Heath glanced at me. “Remember what I said the first time I met you, babe?”
I frantically searched my mind.
“Keltan’s a shit shot anyway.”
Heath seemed to sense I’d found it, the memory.
“I was lyin’, babe,” he said meaningfully.
I was aware enough, through everything, what he was trying to get at. My life depended on it.
I looked to Keltan, who nodded stiffly once.
“Still,” he ordered, his voice soft. Heartbreakingly so.
I immediately closed my eyes and did just that—still.
The bang of a gunshot in a small space was enough to burst an eardrum. The roar in my ear was so painful it felt like my head was going to explode. My eyes seemed to flash with patches of white as two more shots bounced through the space, chattering my teeth with their force.
I didn’t get to still my frantic heart as to who fired those shots and who they hit because I tumbled to the ground, wet blood spurting down my head. And because of the dead weight on me, I slammed painfully into the inconsiderably uncarpeted floor.
And then there was nothing.
“That’s withholding evidence,” Detective Max accused, snatching the paper from my hands to run his eyes over it.
The manifest that had almost gotten me shot. I was more than happy to be rid of it.
“Not withholding,” I said. “I was just holding. So, I could give it straight to you. Before you snatched it, of course,” I added.
The corner of Keltan’s mouth tipped up beside me, despite murderous being the mood of choice since this whole thing began.
Considering this ‘whole thing’ meant two men trying to kidnap me, hitting me and him having to end up shooting moustache guy point blank, with me inches away, it was a wonder his mouth could even move that much at all. He’d had constant contact with me since the moment I’d regained consciousness in his arms with his calm yet frantic voice.

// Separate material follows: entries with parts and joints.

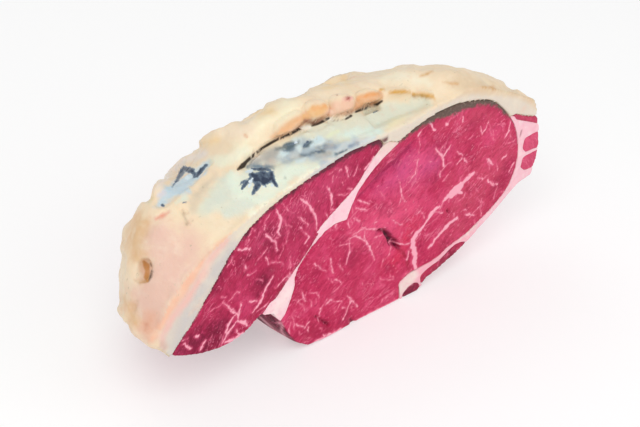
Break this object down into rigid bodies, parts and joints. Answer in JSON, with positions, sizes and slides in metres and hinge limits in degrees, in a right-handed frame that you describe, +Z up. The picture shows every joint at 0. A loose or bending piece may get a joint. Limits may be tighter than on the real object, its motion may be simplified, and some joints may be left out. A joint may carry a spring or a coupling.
{
  "type": "raw beef rump",
  "caption": "Raw boneless beef rump joint with a thick fat cover over two lean muscles, cut across so that its layers and seam fat show.",
  "frame": {"origin": "on the table under the middle of the joint's bounding box", "axes": "+X along the cut face, from the fat end to the thin flap end; +Y from the cut face into the joint; +Z up"},
  "size_m": [0.3412, 0.108, 0.1643],
  "materials": {
    "cover_fat": "cream beef fat, moist and waxy, with bared blue-grey membrane and navy patches",
    "cap_lean": "dark wine-red raw lean with pink marbling, moist",
    "main_lean": "crimson raw lean with pink marbling, moist",
    "seam_fat": "pale pink seam fat, moist",
    "dark_lean": "dark red raw lean, moist",
    "end_lean": "pink-red raw lean, moist"
  },
  "bodies": {
    "root": {"fat_cover": "cover_fat", "cap_muscle": "cap_lean", "main_muscle": "main_lean", "seam_fat": "seam_fat", "lower_fat": "seam_fat", "sliver_muscle": "dark_lean", "lean_tag": "dark_lean", "end_fat": "seam_fat", "end_lean_upper": "end_lean", "end_lean_lower": "end_lean", "end_lean_strip": "end_lean"}
  },
  "joints": []
}
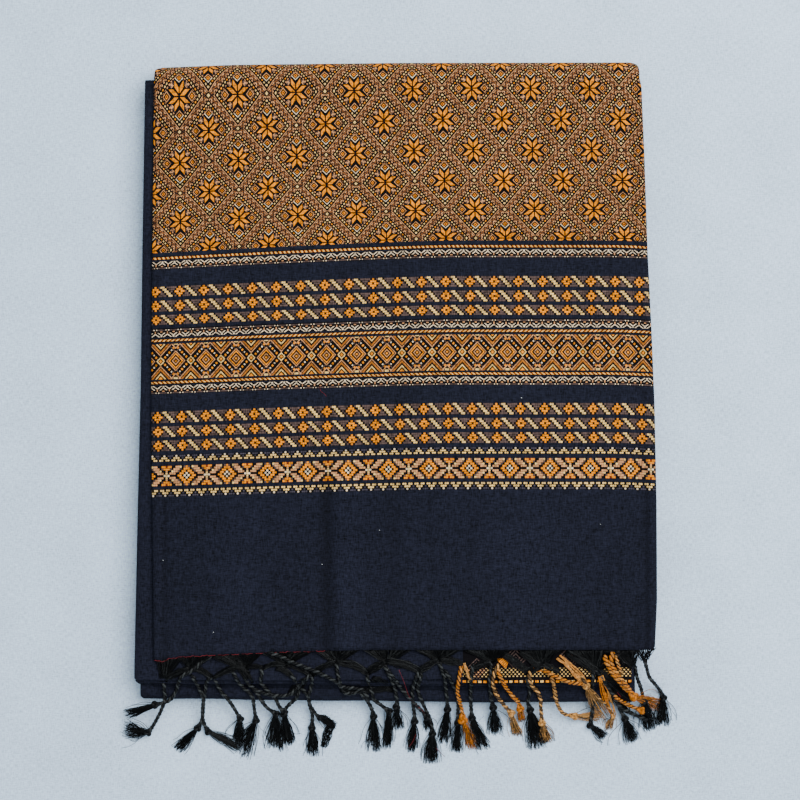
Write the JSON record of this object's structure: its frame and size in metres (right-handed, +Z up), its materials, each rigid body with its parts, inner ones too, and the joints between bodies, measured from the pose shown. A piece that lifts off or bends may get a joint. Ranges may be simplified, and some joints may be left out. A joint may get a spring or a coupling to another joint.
{
  "type": "folded saree",
  "caption": "Saree folded flat into a rectangular pack, with a patterned end panel on top and a knotted warp fringe along its hem.",
  "frame": {"origin": "middle of the flat underside that the folded cloth rests on", "axes": "+Z up out of the pack, +Y towards its top fold and away from the fringe, +X to the right seen from above with the fringe below"},
  "size_m": [0.3168, 0.4072, 0.0202],
  "materials": {
    "navy_cloth": "plain woven dark navy cotton, matt with a faint sheen",
    "pallu_cloth": "navy cloth with an extra weft of orange, cream and brown in woven bands",
    "black_yarn": "twisted black warp yarn with a soft sheen",
    "gold_yarn": "twisted orange and beige warp yarn with a silky sheen"
  },
  "bodies": {
    "root": {"folded_core": "navy_cloth", "lower_body_fold": "navy_cloth", "upper_body_turn": "navy_cloth", "pallu_under_quarter": "pallu_cloth", "pallu_flap": "pallu_cloth", "fringe_black_left": "black_yarn", "fringe_black_middle": "black_yarn", "fringe_black_right": "black_yarn", "fringe_gold": "gold_yarn"}
  },
  "joints": []
}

“Baby, I need you to wake up. Now,” he’d ordered through the fogginess of my head.
I’d blinked against the painful stars in my vision. “Are you really ordering me not to be unconscious?” I’d snapped, though my ears were still ringing so I didn’t know if it was a yell or a whisper.
“I fuckin’ do if my last waking image of you is with a gun to your head, and then I had to watch you tumble to the ground after a bullet was fired,” he’d clipped, his voice dancing with demons. With chaos.
I’d tried to push myself up, but I couldn’t because his arms circled me to gently and effortlessly bring me to his chest. I didn’t protest, fearing I would topple over, or at the very least throw up if I tried to stand.
Especially with a partially headless corpse in such close proximity.
“Well you’re the one who fired the gun,” I’d said, trying not to look at the corpse again. Three was enough in a lifetime. “I’d hoped you were at least sure that the bullet didn’t hit me.”
His jaw had flexed, as had his arms around me as he carried me to the front doors, illuminated by flashing lights.
“Better late than never,” he’d muttered to the lights. Then he’d focused on me. “Would never have taken the shot if there was a prospect that the bullet would even fuckin’ brush the air you breathe,” he told me as the paramedics tried to bustle in. “Never. Surest shot I’ve ever taken,” he promised.
The small pocket of stillness after those words momentarily numbed everything but the pain in my soul from the demons in his eyes.
Then the rubber band snapped back.
Chaos was an understatement. Police had swarmed everywhere, but not a single one talked to me. I was to be taken to the hospital. Keltan did not budge on that, and I didn’t argue. Because I knew the demons he was dancing with.
So, I went.
I was fine.
Apart from a bruised cheek, a split lip and a mild concussion.
Obviously to Keltan, that wasn’t fine. Just like the broken arm after the car bomb wasn’t ‘okay.’
Heath had gotten the other guy. He was in police custody.
“Should’ve killed the coward for winging me,” he’d muttered, stitching up his bullet wound at the offices we’d gone back to after everything.
Yes, he was stitching up his own bullet wound. Because it was “only a flesh wound. I get worse cuts while shaving. Or in bed.”
Crazy kiwi guys.
And that’s where Keltan had finally allowed the police to speak to me. In the offices. After, of course, I’d spoken to him and told him what they were after—the manifests I was now handing Max.
To say he wasn’t happy I’d kept it from him was an understatement, but I guessed I got a bit of a free pass from the full extent of his rage considering the whole “almost got shot” thing.